The Scientific Stack#

This site was built mostly using open-source scientific computing tools. Here is a quick guide to what they are how they tie together to create reproducible research workflows and outputs.

Markdown#

plain text format for writing structured documents. To make materials accessible and human-readable, all text, code, and math should be written in plain text files. Markdown syntax simply indicates how to structure that text (e.g. _italics_ produces italics). We mix markdown text with LaTex syntax to render math expressions.

There are many good markdown editors. I recommend Visual Studio Code (with enhanced markdown preview extension) and Typora. VS Code also serves as powerful integrated Development Environment (IDE) for editing notebooks and keeping files organized.

Scientific computing with python and R.#

Python is a popular, easy to learn general purpose programming language. R is another open source language focused more on statistical computing. Both are popular ‘glue’ languages, powerful on their own but also easily extended to access and tie together powerful functionality from many powerful ‘libraries’ (often written in other languages such as C for speed) or huge databases hosted on remote computers). These libraries can be easily imported into python or R to greatly increase their functionality and create a powerful open-source scientific computing environment to easily match or exceed far more expensive proprietary systems. Some popular libraries for python include:

  • matplotlib - the most widely used of the many plotting and visualization libraries.

  • numpy - vectors, matrices, and math functions.

  • scipy - optimization, linear algebra, and other math functions.

  • pandas and geopandas (database and geospatial data manipulation))

  • scikit-learn (machine learning)

  • ipywidgets - interactive widget control over jupyter notebooks for sliders and many other inteactive elements.

Very similar libraries exist for R.

There is a larger ‘stack’ of libraries that together make up the scientific computing environment. In the early days of open-source computing it was very difficult to keep these all working together but solutions such as anaconda have simplified the process to one download file and a one-click installation.

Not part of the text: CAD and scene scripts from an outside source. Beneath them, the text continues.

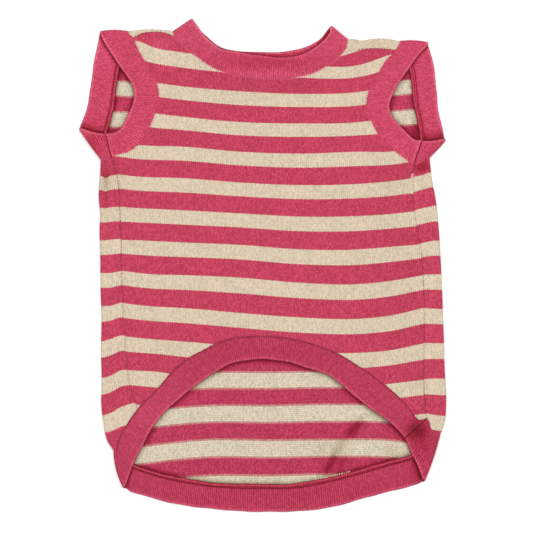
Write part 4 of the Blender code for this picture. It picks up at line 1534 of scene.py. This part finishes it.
def stitch_row(name, line, height, pitch, size, turn, material):
    """Small capsules along a plan line. Size is (length, width, thickness) and turn the angle to the line.

    A capsule point is place + length * cos(b) * lengthwise + width * sin(b) cos(a) * sideways
    + thickness * sin(b) sin(a) * up, for b from 0 to 180 degrees and a from 0 to 360.
    """
    places = even_path(line, pitch)
    random = np.random.default_rng(11)
    heading, side = path_frames(at_height(places, 0.0))
    spread = LOOSE_SPREAD if "fringe" in name else TURN_SPREAD
    angle = np.radians(turn) + random.normal(0.0, spread, len(places))
    length, width, thickness = size
    long_way = np.cos(angle)[:, None] * heading + np.sin(angle)[:, None] * side
    cross_way = np.column_stack((-long_way[:, 1], long_way[:, 0], long_way[:, 2]))
    b = np.linspace(0.0, np.pi, STITCH_RINGS)[:, None]
    a = np.linspace(0.0, TAU, STITCH_RINGS, endpoint=False)[None]
    along = np.broadcast_to(np.cos(b) * length / 2, (STITCH_RINGS, STITCH_RINGS)).ravel()
    out = (np.sin(b) ** STITCH_BLUNTNESS * np.cos(a) * width / 2).ravel()
    up = (np.sin(b) ** STITCH_BLUNTNESS * np.sin(a) * thickness / 2).ravel()
    grow = 1 + random.normal(0.0, SIZE_SPREAD, len(places))
    points = (
        at_height(places, height(places))[:, None]
        + (grow[:, None] * along)[..., None] * long_way[:, None]
        + out[None, :, None] * cross_way[:, None]
        + up[None, :, None] * UP_3D
    )
    one = grid_faces(STITCH_RINGS, STITCH_RINGS, wrap_columns=True)
    faces = (np.arange(len(places))[:, None, None] * STITCH_RINGS**2 + one[None]).reshape(-1, 4)
    uv = np.tile(np.column_stack((along, out)), (len(places), 1))
    print(f"{name}: {len(places)} stitches")
    return mesh_piece(name, points.reshape(-1, 3), [faces], uv, [material], POLE_POINT)


def above(lift):
    """The height of something that sits on the upper jersey, that far above the middle of its wall."""
    return lambda places: upper_height(places) + lift


def level(height):
    """The same height everywhere."""
    return lambda places: height


# %% All the stitches
arm_line_left, arm_line_right = joined(*arm_left[1:3]), joined(*arm_right[1:3])
hem_line = joined(*hem[:2])
shoulder_left, shoulder_right, side_left, side_right = seams.values()
shoulder_low = shoulder_right[8:]
ON_BAND = UPPER_RIB + 0.9
# Columns: name, line, millimetres beside it, height, pitch, (length, width, thickness), turn, thread.
STITCHES = (
    ("neck_linking", neck[1], -0.5, above(0.5), RIB_PITCH, (2.0, 0.9, 0.4), 90, "pale"),
    ("armhole_linking_left", arm_line_left, 0.7, above(0.45), RIB_PITCH, (1.9, 0.55, 0.36), 90, "rose"),
    ("armhole_linking_right", arm_line_right, -0.7, above(0.45), RIB_PITCH, (1.9, 0.55, 0.36), 90, "rose"),
    ("hem_linking", hem_line, -0.6, level(ON_BAND), RIB_PITCH, (1.2, 0.95, 0.8), 8, "dark_rose"),
    ("armhole_linking_flap", arm_left[3], 0.6, above(1.0), 1.5, (1.1, 0.8, 0.6), 60, "pale"),
    ("hem_fringe", back_seams["hem"][112:132], 1.5, level(1.5), 1.9, (1.9, 0.8, 0.5), 30, "cream"),
    ("side_seam_pucker_right", side_right[4:13], -0.9, above(0.65), 1.5, (2.4, 1.2, 0.5), 80, "cream"),
    ("side_seam_thread_left", side_left[:62], 0.0, above(0.6), 2.6, (1.5, 0.7, 0.6), 14, "brown"),
    ("side_seam_thread_right", side_right[38:58], 0.0, above(0.6), 2.6, (1.5, 0.7, 0.6), -14, "brown"),
    ("side_seam_thread_low", side_right[-14:-3], 0.0, above(0.6), 2.6, (1.6, 0.8, 0.6), -14, "brown"),
    ("shoulder_seam_thread_left", shoulder_left, 0.0, above(0.65), 2.2, (1.3, 0.8, 0.6), 20, "dark_rose"),
    ("shoulder_seam_thread_right", shoulder_low, 0.0, above(0.65), 2.2, (1.3, 0.8, 0.6), 20, "dark_rose"),
)
stitches = [
    stitch_row(name, beside(line, offset), height, pitch, size, turn, threads[thread])
    for name, line, offset, height, pitch, size, turn, thread in STITCHES
]

# %% [markdown]
# ## What each piece is
# Every piece rides on the root body, and each panel and band hides the solid that it stands for. A band is
# cut twice as wide as it shows, because it is folded double.

REPLACED = {front_panel: "front_panel", back_panel: "back_panel"}
REPLACED.update({rib_pieces[name]: node for name, (piece_name, node, has_join) in RIB_PIECES.items()})
for piece, node in REPLACED.items():
    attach(piece, "root")
    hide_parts(node)
for piece in cords + stitches:
    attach(piece, "root")

# %% [markdown]
# ## The surface, the light and the camera
# The shirt lies on a pale table and is photographed from straight above. A large soft light from the upper
# right gives the folds their faint shadows, and a second one fills them in. The camera's lens is long, so
# the picture is almost free of perspective.

# %% Table top
TABLE_HALF = 5.0


def matt_paper(name, colour):
    """Matt white paper: no gloss, and a fibre grain that is only just there."""
    material, tree = new_material(name)
    place = add_node(tree, "TexCoord").outputs["Object"]
    grain = add_node(tree, "TexNoise", {"Vector": place, "Scale": 900.0, "Detail": 2.0}).outputs[0]
    finish = {"Base Color": linear(colour), "Roughness": 0.95, "Specular IOR Level": 0.1}
    add_surface(tree, grain, 0.1, 0.05, finish)
    return material


table_mesh = bpy.data.meshes.new("floor")
table_signs = ((-1, -1), (1, -1), (1, 1), (-1, 1))
table_corners = [(x * TABLE_HALF, y * TABLE_HALF, 0.0) for x, y in table_signs]
table_mesh.from_pydata(table_corners, [], [(0, 1, 2, 3)])
table_mesh.materials.append(matt_paper("white_paper", "#FBFAF9"))
table_top = bpy.data.objects.new("floor", table_mesh)
bpy.context.scene.collection.objects.link(table_top)

# %% Lights
# Columns: name, place, size across, power in watts.
LIGHTS = (
    ("key_softbox", (0.6, 0.8, 1.85), 1.8, 32.4),
    ("fill_softbox", (-1.0, -0.6, 1.7), 2.0, 18.8),
)
for name, place, size, power in LIGHTS:
    lamp = bpy.data.lights.new(name, "AREA")
    lamp.size = size
    lamp.energy = power
    light = bpy.data.objects.new(name, lamp)
    light.location = place
    light.rotation_euler = (-Vector(place)).to_track_quat("-Z", "Y").to_euler()
    bpy.context.scene.collection.objects.link(light)
world = bpy.data.worlds.new("studio")
world.use_nodes = True
world.node_tree.nodes["Background"].inputs["Color"].default_value = linear("#FFFFFF")
world.node_tree.nodes["Background"].inputs["Strength"].default_value = 0.465
bpy.context.scene.world = world
bpy.context.scene.view_settings.view_transform = "Standard"

# %% Camera
CAMERA_HEIGHT = 1.3
VIEW_WIDTH = 0.41574
VIEW_CENTRE = (0.0025, -0.0005)
SENSOR_MM = 36.0
lens = bpy.data.cameras.new("camera")
lens.sensor_width = SENSOR_MM
lens.lens = SENSOR_MM * CAMERA_HEIGHT / VIEW_WIDTH
camera = bpy.data.objects.new("camera", lens)
camera.location = (*VIEW_CENTRE, CAMERA_HEIGHT)
bpy.context.scene.collection.objects.link(camera)
bpy.context.scene.camera = camera
print(f"lens {lens.lens:.0f} mm, straight down from {CAMERA_HEIGHT} m")
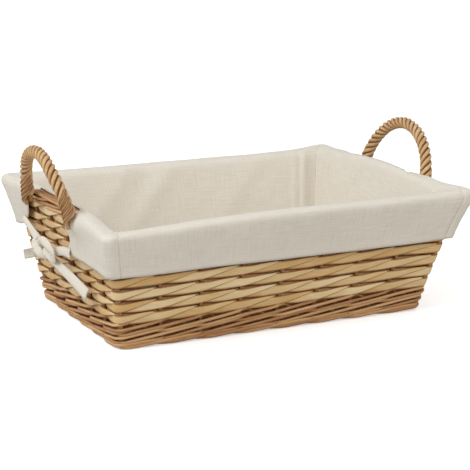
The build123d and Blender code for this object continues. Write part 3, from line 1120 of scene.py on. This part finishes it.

The Quantecon project has useful pages on getting started with anaconda, and the basic operation of jupyter notebooks and the python programming language.

R versus python? Try both. If your main purpose is econometrics and statistical computing, R has the more complete libraries for this purpose (although for machine learning, many people prefer python). Python might be a bit easier to learn and perhaps more versatile as a general purpose language with a wider user base, but this is a matter of opinion as R people will tell you there is very little they can’t do. For building and solving general equilibrium models using numerical methods, python is a good choice, particularly if you are coming from matlab. The QuantEcon has good guides to scientific computing in python for economists.

Jupyter notebooks#

“an open-source web application that allows you to create and share documents that contain live code, equations, visualizations and narrative text. Uses include: data cleaning and transformation, numerical simulation, statistical modeling, data visualization, machine learning, and much more.” Jupyter notebooks serve as a front end to document and share your code and output, whether that code be python, Julia, Stata, Matlab, etc. Jupyter notebooks become interactive (i.e. the user can change content and see how that produces new outputs) when they are being hosted on a ‘kernel server’ capable of executing the content.

git and github#

To keep your files under version control. You run git on your local machine(s) and from time to time you ‘push’ updates to a ‘remote’ repository hosted on a service such as github to facilitate sharing and collaboration of the repository (from which you ‘pull’ in any changes).

An ecosystem of services has emerged around github to allow you to share materials, collaborate, and automate useful processes. For example, you can set things up so that any new jupyter notebooks, markdown files or other content ‘pushed’ to the repository to this DevII site will trigger a ‘build’ process to refresh the website which is also hosted on github. See the next page.

Jupyter Book#

“an open source project for building beautiful, publication-quality books and documents from computational material.” While standalone Jupyter Notebooks can render nicely, jupyterbook is a tool for assembling a collection of jupyter notebooks and other source materials into a well structured publication, be that a website, a latex document, PDF file, etc. It allows one to add table of contents and navigation structure, cross-references, bibliographies, etc.

One way to think of these tools and workflowas is that they allow yout to produce nicely rendered HTML websites using only markdown and other relatively easy to learn skills, without having to learn HTML syntax and other technical details.